** Begin AVAILABLE DATA **
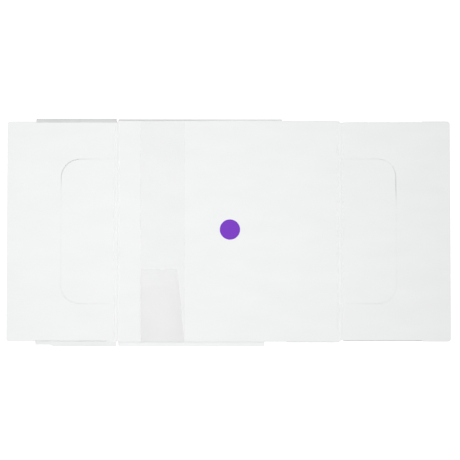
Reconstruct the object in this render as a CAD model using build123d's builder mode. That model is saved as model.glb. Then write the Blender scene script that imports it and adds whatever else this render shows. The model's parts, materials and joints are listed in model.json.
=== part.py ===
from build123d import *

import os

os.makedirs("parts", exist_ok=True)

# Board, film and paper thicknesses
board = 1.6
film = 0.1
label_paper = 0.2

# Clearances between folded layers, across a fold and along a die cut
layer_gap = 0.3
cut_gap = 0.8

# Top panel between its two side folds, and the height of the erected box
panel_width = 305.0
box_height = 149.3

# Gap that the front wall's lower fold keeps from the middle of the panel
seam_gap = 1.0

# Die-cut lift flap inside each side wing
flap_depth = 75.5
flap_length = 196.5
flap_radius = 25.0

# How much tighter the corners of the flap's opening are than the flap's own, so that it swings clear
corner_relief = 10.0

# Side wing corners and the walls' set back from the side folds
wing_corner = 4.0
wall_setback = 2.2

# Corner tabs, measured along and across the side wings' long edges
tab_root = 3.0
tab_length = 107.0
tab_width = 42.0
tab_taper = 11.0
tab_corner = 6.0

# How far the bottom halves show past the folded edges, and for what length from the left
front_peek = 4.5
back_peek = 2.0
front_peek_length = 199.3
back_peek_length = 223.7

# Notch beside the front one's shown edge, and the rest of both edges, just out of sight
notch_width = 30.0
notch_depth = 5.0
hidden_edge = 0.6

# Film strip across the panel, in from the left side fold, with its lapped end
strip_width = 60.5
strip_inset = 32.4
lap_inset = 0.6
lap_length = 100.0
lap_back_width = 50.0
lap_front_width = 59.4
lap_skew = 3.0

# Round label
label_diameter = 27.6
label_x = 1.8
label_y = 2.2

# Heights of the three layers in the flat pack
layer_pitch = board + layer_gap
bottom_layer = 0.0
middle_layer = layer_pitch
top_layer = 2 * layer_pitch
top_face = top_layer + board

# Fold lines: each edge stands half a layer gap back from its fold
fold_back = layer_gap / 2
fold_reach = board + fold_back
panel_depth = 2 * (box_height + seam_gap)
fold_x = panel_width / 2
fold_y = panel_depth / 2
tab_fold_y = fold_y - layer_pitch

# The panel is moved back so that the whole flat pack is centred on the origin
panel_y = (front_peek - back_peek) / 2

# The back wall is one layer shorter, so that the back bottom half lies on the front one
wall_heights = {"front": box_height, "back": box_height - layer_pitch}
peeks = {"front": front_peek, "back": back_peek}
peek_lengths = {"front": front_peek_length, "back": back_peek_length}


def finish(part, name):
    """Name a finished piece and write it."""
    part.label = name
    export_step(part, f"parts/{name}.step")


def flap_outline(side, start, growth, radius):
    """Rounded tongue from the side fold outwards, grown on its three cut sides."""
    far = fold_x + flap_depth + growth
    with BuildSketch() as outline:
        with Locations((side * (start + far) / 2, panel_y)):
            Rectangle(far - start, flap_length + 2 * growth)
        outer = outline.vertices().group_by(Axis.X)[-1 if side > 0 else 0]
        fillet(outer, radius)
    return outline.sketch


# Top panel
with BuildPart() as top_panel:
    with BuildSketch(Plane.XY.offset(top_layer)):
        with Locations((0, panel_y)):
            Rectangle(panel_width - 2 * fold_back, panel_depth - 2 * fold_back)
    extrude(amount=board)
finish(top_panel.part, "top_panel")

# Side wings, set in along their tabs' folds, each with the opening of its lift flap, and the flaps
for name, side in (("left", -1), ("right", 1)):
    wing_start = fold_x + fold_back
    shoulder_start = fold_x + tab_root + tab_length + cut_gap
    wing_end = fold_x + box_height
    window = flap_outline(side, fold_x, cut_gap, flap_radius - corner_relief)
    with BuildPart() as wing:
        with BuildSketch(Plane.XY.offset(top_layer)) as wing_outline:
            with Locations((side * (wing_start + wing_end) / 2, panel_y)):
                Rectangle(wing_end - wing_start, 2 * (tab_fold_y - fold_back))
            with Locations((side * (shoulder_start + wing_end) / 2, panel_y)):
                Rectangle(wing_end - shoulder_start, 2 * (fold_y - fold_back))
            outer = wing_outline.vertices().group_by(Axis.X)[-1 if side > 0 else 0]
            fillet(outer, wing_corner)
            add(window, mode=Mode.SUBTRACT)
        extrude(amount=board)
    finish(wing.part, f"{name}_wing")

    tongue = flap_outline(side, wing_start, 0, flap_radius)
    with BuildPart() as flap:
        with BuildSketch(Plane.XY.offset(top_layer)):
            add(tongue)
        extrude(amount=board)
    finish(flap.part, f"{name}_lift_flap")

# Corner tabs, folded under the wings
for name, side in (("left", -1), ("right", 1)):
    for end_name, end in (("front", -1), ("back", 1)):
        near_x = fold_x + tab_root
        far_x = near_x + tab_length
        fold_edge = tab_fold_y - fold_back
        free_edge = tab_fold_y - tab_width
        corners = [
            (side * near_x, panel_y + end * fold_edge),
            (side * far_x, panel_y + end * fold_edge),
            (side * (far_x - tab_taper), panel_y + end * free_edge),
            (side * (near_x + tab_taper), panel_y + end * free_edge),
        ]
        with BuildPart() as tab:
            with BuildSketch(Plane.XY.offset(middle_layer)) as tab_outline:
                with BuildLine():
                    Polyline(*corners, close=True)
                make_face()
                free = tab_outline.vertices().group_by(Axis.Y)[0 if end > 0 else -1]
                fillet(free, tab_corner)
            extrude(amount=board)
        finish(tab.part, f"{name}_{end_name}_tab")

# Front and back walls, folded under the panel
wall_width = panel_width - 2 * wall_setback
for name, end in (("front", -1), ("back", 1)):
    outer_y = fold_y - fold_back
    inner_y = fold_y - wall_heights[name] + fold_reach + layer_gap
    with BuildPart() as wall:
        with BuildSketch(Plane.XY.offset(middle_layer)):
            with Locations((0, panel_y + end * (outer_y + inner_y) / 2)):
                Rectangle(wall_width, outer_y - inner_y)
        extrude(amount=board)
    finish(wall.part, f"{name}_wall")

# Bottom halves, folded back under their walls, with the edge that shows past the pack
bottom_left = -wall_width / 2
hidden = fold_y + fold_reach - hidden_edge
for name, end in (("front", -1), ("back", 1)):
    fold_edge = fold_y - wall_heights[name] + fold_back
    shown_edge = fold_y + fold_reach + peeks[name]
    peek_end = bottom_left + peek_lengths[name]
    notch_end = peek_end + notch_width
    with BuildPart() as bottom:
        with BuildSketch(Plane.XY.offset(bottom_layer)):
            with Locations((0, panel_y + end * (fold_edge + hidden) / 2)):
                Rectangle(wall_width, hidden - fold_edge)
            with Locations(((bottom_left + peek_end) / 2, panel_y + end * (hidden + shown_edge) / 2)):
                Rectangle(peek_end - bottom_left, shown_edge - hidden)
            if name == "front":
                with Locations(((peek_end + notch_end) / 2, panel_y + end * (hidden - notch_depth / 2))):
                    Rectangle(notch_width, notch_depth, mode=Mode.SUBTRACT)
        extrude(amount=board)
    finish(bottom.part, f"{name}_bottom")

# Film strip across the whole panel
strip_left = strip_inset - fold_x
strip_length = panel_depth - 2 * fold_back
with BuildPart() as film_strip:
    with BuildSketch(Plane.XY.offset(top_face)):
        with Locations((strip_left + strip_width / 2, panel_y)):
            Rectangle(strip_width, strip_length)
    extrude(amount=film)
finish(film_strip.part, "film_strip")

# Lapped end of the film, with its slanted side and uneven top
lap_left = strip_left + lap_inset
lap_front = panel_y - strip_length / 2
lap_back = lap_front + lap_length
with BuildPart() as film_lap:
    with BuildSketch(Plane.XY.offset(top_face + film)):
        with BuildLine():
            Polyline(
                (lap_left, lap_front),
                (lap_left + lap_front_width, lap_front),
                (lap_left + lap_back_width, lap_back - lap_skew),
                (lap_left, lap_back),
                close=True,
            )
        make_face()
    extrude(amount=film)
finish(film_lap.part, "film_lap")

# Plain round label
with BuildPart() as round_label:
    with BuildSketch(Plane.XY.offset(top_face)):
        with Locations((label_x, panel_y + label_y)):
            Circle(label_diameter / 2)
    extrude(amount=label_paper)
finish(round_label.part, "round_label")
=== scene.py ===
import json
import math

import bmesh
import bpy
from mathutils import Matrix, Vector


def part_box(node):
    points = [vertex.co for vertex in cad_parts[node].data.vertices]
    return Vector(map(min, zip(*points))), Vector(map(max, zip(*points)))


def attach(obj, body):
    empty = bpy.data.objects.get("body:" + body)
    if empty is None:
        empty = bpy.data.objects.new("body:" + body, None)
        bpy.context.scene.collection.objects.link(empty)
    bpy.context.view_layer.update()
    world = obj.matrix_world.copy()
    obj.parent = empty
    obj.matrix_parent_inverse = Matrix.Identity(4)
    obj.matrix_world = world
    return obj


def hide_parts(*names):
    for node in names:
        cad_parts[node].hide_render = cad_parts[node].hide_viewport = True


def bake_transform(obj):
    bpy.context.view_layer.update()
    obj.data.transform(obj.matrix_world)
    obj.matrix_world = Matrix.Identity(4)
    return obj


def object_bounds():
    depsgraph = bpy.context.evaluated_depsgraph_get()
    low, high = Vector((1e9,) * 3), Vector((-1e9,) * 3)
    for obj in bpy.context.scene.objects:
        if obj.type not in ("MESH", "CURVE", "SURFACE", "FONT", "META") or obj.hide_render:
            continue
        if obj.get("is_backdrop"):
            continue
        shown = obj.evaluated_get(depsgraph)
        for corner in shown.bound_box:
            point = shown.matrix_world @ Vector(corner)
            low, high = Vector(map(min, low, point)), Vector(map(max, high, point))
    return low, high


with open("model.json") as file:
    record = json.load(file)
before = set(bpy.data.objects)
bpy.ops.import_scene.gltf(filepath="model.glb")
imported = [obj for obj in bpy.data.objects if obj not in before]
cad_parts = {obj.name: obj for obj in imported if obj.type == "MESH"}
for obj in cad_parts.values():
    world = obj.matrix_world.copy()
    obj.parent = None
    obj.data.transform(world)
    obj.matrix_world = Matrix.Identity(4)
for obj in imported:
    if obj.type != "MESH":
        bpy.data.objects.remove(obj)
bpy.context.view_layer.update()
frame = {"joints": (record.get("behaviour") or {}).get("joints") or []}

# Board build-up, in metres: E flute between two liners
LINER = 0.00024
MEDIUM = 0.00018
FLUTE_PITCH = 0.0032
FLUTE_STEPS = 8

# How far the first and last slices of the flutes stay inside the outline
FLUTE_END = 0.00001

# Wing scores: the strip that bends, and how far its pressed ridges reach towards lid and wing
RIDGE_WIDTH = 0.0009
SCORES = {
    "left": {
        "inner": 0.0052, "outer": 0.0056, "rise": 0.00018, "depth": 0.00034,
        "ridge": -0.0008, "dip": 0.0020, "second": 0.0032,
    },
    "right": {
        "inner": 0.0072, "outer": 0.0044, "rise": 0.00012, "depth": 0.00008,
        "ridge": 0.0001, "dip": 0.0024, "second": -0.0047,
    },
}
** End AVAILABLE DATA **
#### PROBLEM REQUIREMENTS:
Starting at the line that contains "# Plain round label" and stopping at the line that contains "obj.matrix_parent_inverse = Matrix.Identity(4)", transcribe the lines exactly; both boundary lines are to be included.

#### EXERCISE OUTPUT:
# Plain round label
with BuildPart() as round_label:
    with BuildSketch(Plane.XY.offset(top_face)):
        with Locations((label_x, panel_y + label_y)):
            Circle(label_diameter / 2)
    extrude(amount=label_paper)
finish(round_label.part, "round_label")
=== scene.py ===
import json
import math

import bmesh
import bpy
from mathutils import Matrix, Vector


def part_box(node):
    points = [vertex.co for vertex in cad_parts[node].data.vertices]
    return Vector(map(min, zip(*points))), Vector(map(max, zip(*points)))


def attach(obj, body):
    empty = bpy.data.objects.get("body:" + body)
    if empty is None:
        empty = bpy.data.objects.new("body:" + body, None)
        bpy.context.scene.collection.objects.link(empty)
    bpy.context.view_layer.update()
    world = obj.matrix_world.copy()
    obj.parent = empty
    obj.matrix_parent_inverse = Matrix.Identity(4)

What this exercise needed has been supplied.